İTHALAT SOPASI SALLANIYOR
Küçük üreticinin karşısında sürekli ithalat sopasının sallandığını dile getiren Aydın, şöyle devam etti: “Örneğin üretici bugün patatesi 1 liraya üretiyor, fakat 80 kuruşa satamıyor. Buna karşı hemen ithalat yapılıyor. Yurtdışından ürün geldiği zaman üretici üründen kopuyor. Dünyanın yeniden küçük üretimi keşfettiği bir dönemde bizim de küçük üreticilerimizin desteklenmesi gerekiyor. Eğer bu olmazsa, kalan üretici de üretimi bırakacak ve piyasa tamamen ithalatçının eline kalacak.

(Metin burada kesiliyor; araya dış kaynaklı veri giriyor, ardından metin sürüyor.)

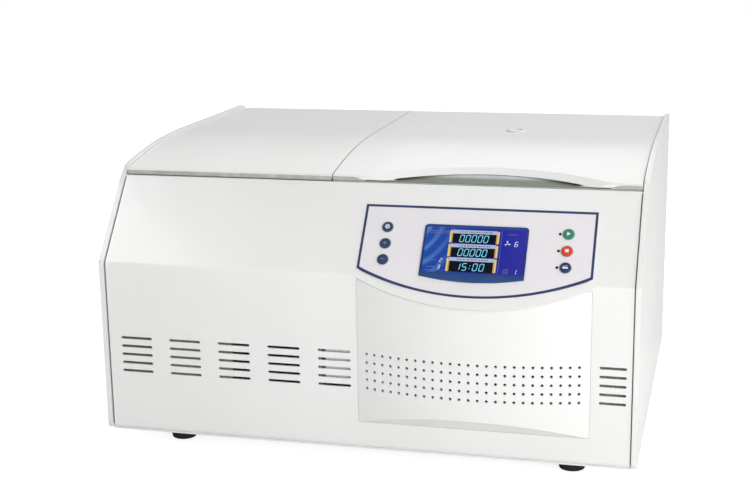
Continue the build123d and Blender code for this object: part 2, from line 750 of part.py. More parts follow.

Üretimimiz etkilenecek ve tarımsal gelir düşecek. Bu durum gelecekte fiyatlara da yansıyacak. Çünkü ithalatçı ürünü ilk getirdiğinde, üreticiyi vurmak için piyasanın altında satıyor. Daha sonra üretici piyasadan çekilip alan ona kaldığında, istediği fiyattan mal getirecek. Çünkü yerli üretim yok olmuş olacak.”
KÖYLÜ MÜLKSÜZLEŞİYOR
Bu nedenlerle köylünün tarımı bırakıp şehirlere göç ettiğine dikkat çeken Aydın, bu durumun sistem tarafından sanayiye ucuz iş gücü yaratmak için körüklendiğini söyledi. Kent varoşlarına yerleşen insanların büyük kısmının Anadolu’dan toprağını bırakıp gelen insanlar olduğunu belirten Aydın, “Kentlerin etrafında, mülksüzleşmiş köylüler tarafından yeni metropoller oluşturuluyor. Mülksüzleşen bu köylülerin, sistem tarafından güvencesiz işlerde kullanılmaları çok mümkün oluyor. Organize sanayi bölgelerinde ya da hizmet sektöründe bu insanlar kullanılıyor” dedi.
KÜÇÜK ÜRETİCİNİN ÖNEMİ
Üretimin düşmesinden kaynaklı gıdaya ulaşma da sıkıntılar yaşanabileceğini ifade eden Aydın, tüm dünyada gıda fiyatlarının düşmesine karşın Türkiye’de yükseldiğini dile getirdi. Bunun çözümünün küçük üreticiyi desteklemekten geçtiğini vurgulayan Aydın, “Bir kere önümüze koyulması gereken hedef, tarım yapılabilecek arazi büyüklüğünü hesaplamak. Daha sonra bu bölgelerde hangi ürünün daha verimli bir şekilde üretilebileceği belirlenmeli. Üretici hangi maliyetler ile üretim yaptığında, verimi ve kaliteyi arttırabilir, bunlar tespit edilmeli. Sonra üreticiye alım garantisi verilmeli. Üreticiye alım garantisi verildiğinde, köylü tarımı bizim arzu ettiğimiz seviyeye gelebilir. Küçük üreticiler tarımın ana kaynağıdır. Bunların varlığı sürdürülebilir bir tarım için çok önemlidir” ifadelerini kullandı.